Eso es lo más invisibilizado de todo cuando se habla de Cristina: casi todo el mundo cuando habla de ella se agota en ella cuando, si se tratara de personalismos, Cristina hubiese sido fagocitada hace rato por la picadora institucional, judicial y mediática. Ella nunca fue sólo ella, sino lo que representa y a los que representa. Nuestro sistema de representación está tan nublado que incluso quienes desde los alrededores de lo que fue el kirchnerismo en el poder destratan o descalifican a Cristina, no advierten que haciéndolo destratan y descalifican a los millones que se siguen sintiendo representados por ella sí y por otros no. Ese cuidado que tuvo Cristina en no descalificar a nadie no lo han tenido con ella, e implicaba no sólo la intención de no prestarse al juego ajeno de los trapos sucios, sino el respeto por las bases de otros dirigentes u organizaciones que han afirmado que ella ya no los conduce. Tiene tanta conciencia de la necesidad de esa unidad, que se saltea que hace poco uno de esos dirigentes salió al ruedo diciendo que “era hora de los pantalones bien puestos y no de estar debajo de una pollera”. El machismo no te lo deben, te lo enrostran, te lo refriegan por la cara.
Del mismo modo, Macri y Massa quieren “frenarla”, pero son impotentes porque ella no viene sola, sino con la identificación política de millones. Eso no lo dicen, quizá ni lo piensen, pero hace mucho que el factor Cristina no se explica solamente con su astucia y su inteligencia, ni con su rango político, a todas luces el más claramente opositor de la escena posible. Es que esa voz, esos conceptos contextualizadores, esa necesidad de acción política potente, coinciden con el reclamo que de todo eso hacen desesperadamente los argentinos golpeados a quienes han votado para que se opongan a lo que viven hoy.
Uno de los tantos efectos paradójicos que vivimos fue que gracias al exabrupto miserable de Alejandro Rozitchner en relación a lo que hubiera hecho o no el Flaco Spinetta, y a su desprecio por los artistas populares, recuperamos la nota que León Rozitchner, el que le dio prestigio a ese apellido, escribió en este diario en 2010 sobre el odio que genera Cristina Fernández de Kirchner en otras mujeres.
Releerla fue iluminador, porque allí León se explayaba en aquellas “mujeres sumisas y ahítas de alta y media clase, tan finas y delicadas ellas, (que) no nos ahorran sus miserias cuando se muestran al desnudo al dirigirle sus obscenas diatribas”. Las diatribas nos vienen a todos a la cabeza. Las últimas destempladas las escuchamos el 1 de abril, ya amasadas con consignas reivindicatorias del terrorismo de Estado.

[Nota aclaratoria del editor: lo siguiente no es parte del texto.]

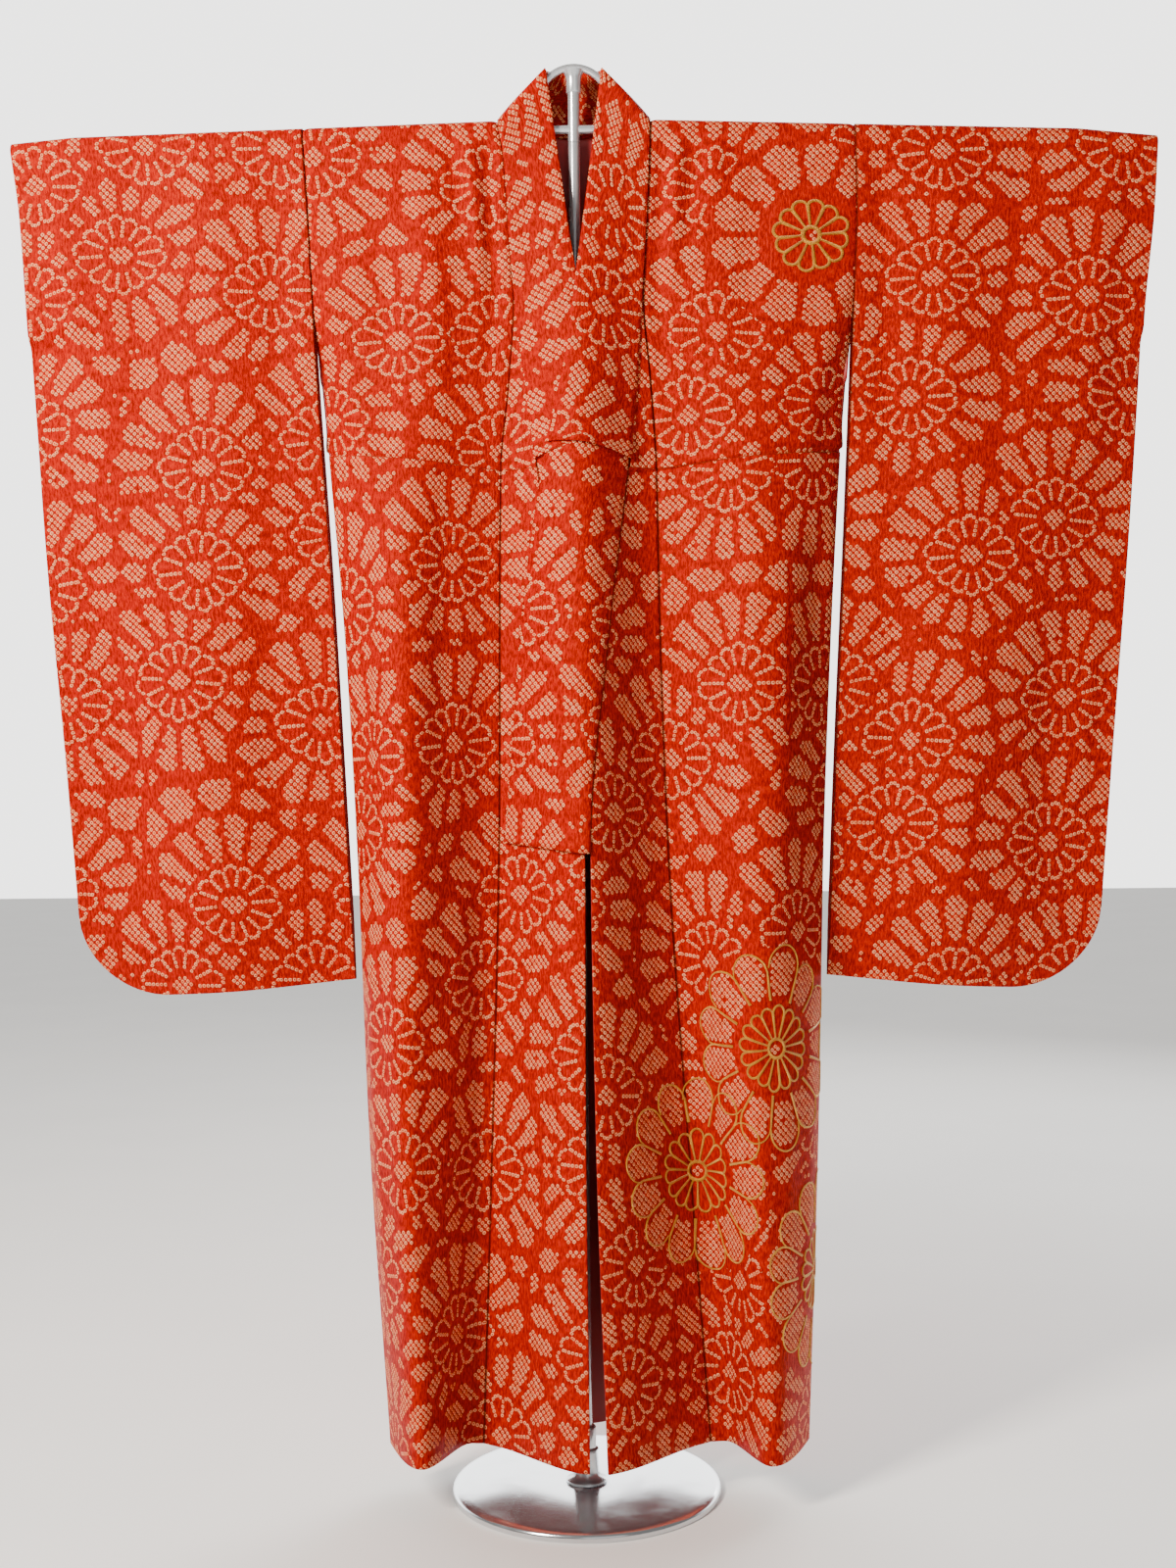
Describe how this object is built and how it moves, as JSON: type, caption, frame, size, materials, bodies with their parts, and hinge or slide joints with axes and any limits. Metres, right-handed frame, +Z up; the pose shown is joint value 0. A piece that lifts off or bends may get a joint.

Rozitchner les asignaba a esas mujeres que no son apenas portadoras de críticas políticas, sino de un desborde emocional que les quiebra la voz cuando liberan los insultos contra Cristina, el rol de las mujeres que han aceptado el patriarcado como la normalidad de sus vidas y que han ocultado en ese borramiento de sí mismas las causas de su insatisfacción: son las que no pueden soportar la visión ni la energía de una potencia femenina que nunca conocieron, a la que no se atrevieron, que no se les ocurrió. Según el punto de vista del filósofo, ese tipo de mujeres, casi como una primitiva autodefensa psíquica, no pueden discutir a Cristina: instadas por el aparato mediático que funciona como delivery de bajos instintos, la odian. Pero no sólo a ella. Ahí se ve un poco más claro que ellas odian lo que Cristina representa: el patriarcado es un sistema que se encarama en la jerarquía entre sexos para estructurar y sostener todas las demás jerarquías. En el odio a Cristina late el odio a lo negro.

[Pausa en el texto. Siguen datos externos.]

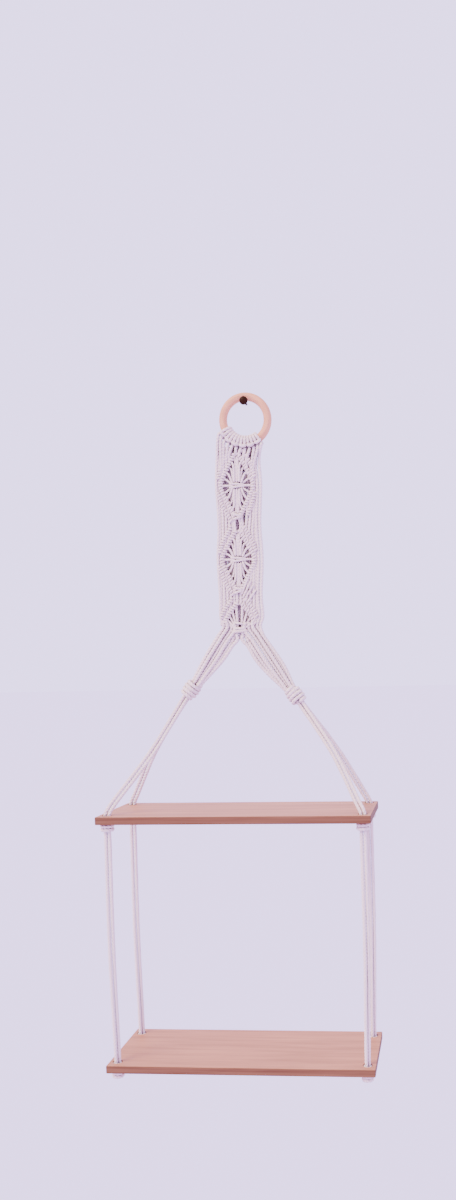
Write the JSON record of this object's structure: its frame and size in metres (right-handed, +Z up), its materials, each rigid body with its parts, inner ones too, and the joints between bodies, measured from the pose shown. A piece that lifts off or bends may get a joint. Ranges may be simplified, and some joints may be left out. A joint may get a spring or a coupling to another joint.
{
  "type": "macrame rope wall shelf on a wall nail",
  "caption": "Hanging shelf with wooden boards on knotted cotton ropes, hung from its wall nail by a wooden ring and a macrame band.",
  "frame": {"origin": "middle of the nail's rear face, in the plane of the wall that it hangs on", "axes": "+Z up, +X to the right seen from the front, +Y into the wall; the shelf stands out from the wall towards -Y"},
  "size_m": [0.35, 0.13, 0.8917],
  "materials": {
    "cotton_cord": "twisted cotton cord, off-white with a faint pink cast, matt and slightly fuzzy",
    "ring_wood": "turned pale wood, smooth and lightly waxed",
    "board_wood": "planed reddish wood with straight grain along the board, matt",
    "nail_metal": "near-black round-headed nail, slightly glossy"
  },
  "bodies": {
    "root": {"nail": "nail_metal", "ring": "ring_wood", "macrame_band": "cotton_cord", "leg_left": "cotton_cord", "leg_right": "cotton_cord", "upper_rope_front_left": "cotton_cord", "upper_rope_back_left": "cotton_cord", "upper_rope_front_right": "cotton_cord", "upper_rope_back_right": "cotton_cord", "upper_knot_front_left": "cotton_cord", "upper_knot_back_left": "cotton_cord", "upper_knot_front_right": "cotton_cord", "upper_knot_back_right": "cotton_cord", "lower_rope_front_left": "cotton_cord", "lower_rope_back_left": "cotton_cord", "lower_rope_front_right": "cotton_cord", "lower_rope_back_right": "cotton_cord", "lower_knot_front_left": "cotton_cord", "lower_knot_back_left": "cotton_cord", "lower_knot_front_right": "cotton_cord", "lower_knot_back_right": "cotton_cord", "top_board": "board_wood", "bottom_board": "board_wood"}
  },
  "joints": []
}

La nota de Rozitchner, finalmente, comenzaba por un lugar absolutamente interesante y poco transitado: por Néstor a su lado. Porque no fue Cristina sola la emergente de esa anomalía femenina que provoca tanta resistencia, sino una construcción conyugal en la que hubo un varón que se le acopló y se expandió y la ayudó a expandirse a ella toda la vida. “Cristina Fernández es una mujer que se unió a un hombre desde otro lugar corporal histórico: donde el encuentro de la heterogeneidad de los sexos en la militancia temprana no se impuso como sumisión, sino como igualdad dentro de esa diferencia”, decía Rozitchner padre.
Posiblemente entre los 30.000 que faltan hubo muchos jóvenes que hubieran inventado muchas más “nuevas parejas políticas” como ésta. Es hermosa la referencia a esa unión como fruto de un contacto vital “desde otro lugar corporal histórico”. Ese varón que fue Néstor fue un tipo de varón escaso, emergente de los 60 y que poco después comenzó a difuminarse bajo las nuevas formas de poder patriarcal, autoritario, prostibulario.

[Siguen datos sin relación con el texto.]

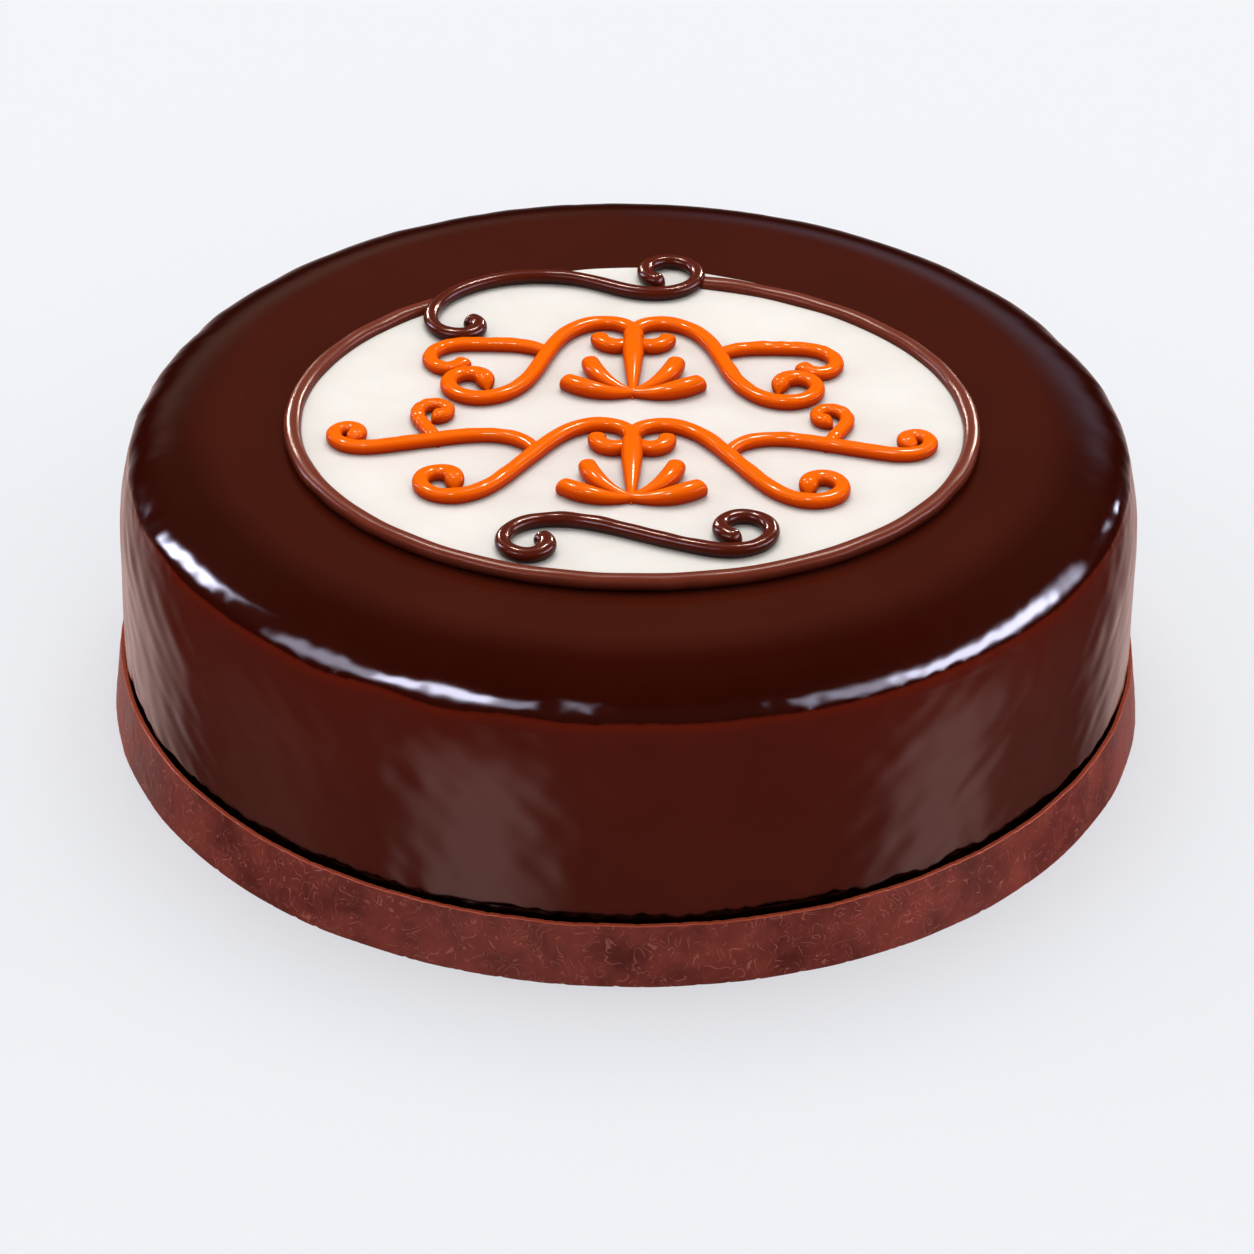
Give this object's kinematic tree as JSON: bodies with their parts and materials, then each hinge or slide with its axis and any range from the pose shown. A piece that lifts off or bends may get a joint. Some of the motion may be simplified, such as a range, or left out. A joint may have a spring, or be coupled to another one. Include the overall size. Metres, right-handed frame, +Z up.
{
  "type": "sachertorte cake",
  "caption": "Round chocolate torte under smooth dark glaze, with a thin chocolate band round its foot and an oval white plaque edged and decorated with piped icing.",
  "frame": {"origin": "centre of the cake's base, on the surface it stands on", "axes": "+Z up, -Y towards the front of the plaque, +X to the right as seen from the front"},
  "size_m": [0.22, 0.22, 0.074],
  "materials": {
    "glaze": "poured dark chocolate glaze, mirror smooth on top and gently wavy on the side",
    "band_chocolate": "thin sheet of set chocolate, satin, with a fine embossed leafy relief",
    "white_icing": "rolled white icing, matte and very slightly uneven",
    "piped_chocolate": "piped milk chocolate, satin gloss",
    "orange_icing": "piped orange icing, satin gloss"
  },
  "bodies": {
    "root": {"cake_body": "glaze", "base_band": "band_chocolate", "plaque": "white_icing", "plaque_border": "piped_chocolate", "scroll_back": "piped_chocolate", "scroll_front": "piped_chocolate", "icing_back": "orange_icing", "icing_front": "orange_icing"}
  },
  "joints": []
}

Habrá que ver qué tipo de varones son éstos que en estas horas frenéticas están discutiendo si Cristina es “una vasija vieja”, como se ha dicho, o quien retiene junto a su figura la fe de millones de argentinos en su coraje para dar las peleas difíciles que se vienen, y oponerse, negarse y seguir diciendo que no. Hoy Cristina no es su maquillaje, no es su edad, no son sus carteras, no es su soberbia, no es su tono de voz ni todas esas pavadas. Hoy ni siquiera es una mujer: esos varones de pantalones bien puestos, si los tienen tan bien puestos, deberían comprender que los que quieren a Cristina no la quieren porque es mujer, sino porque sabe dar peleas, y porque no se rinde.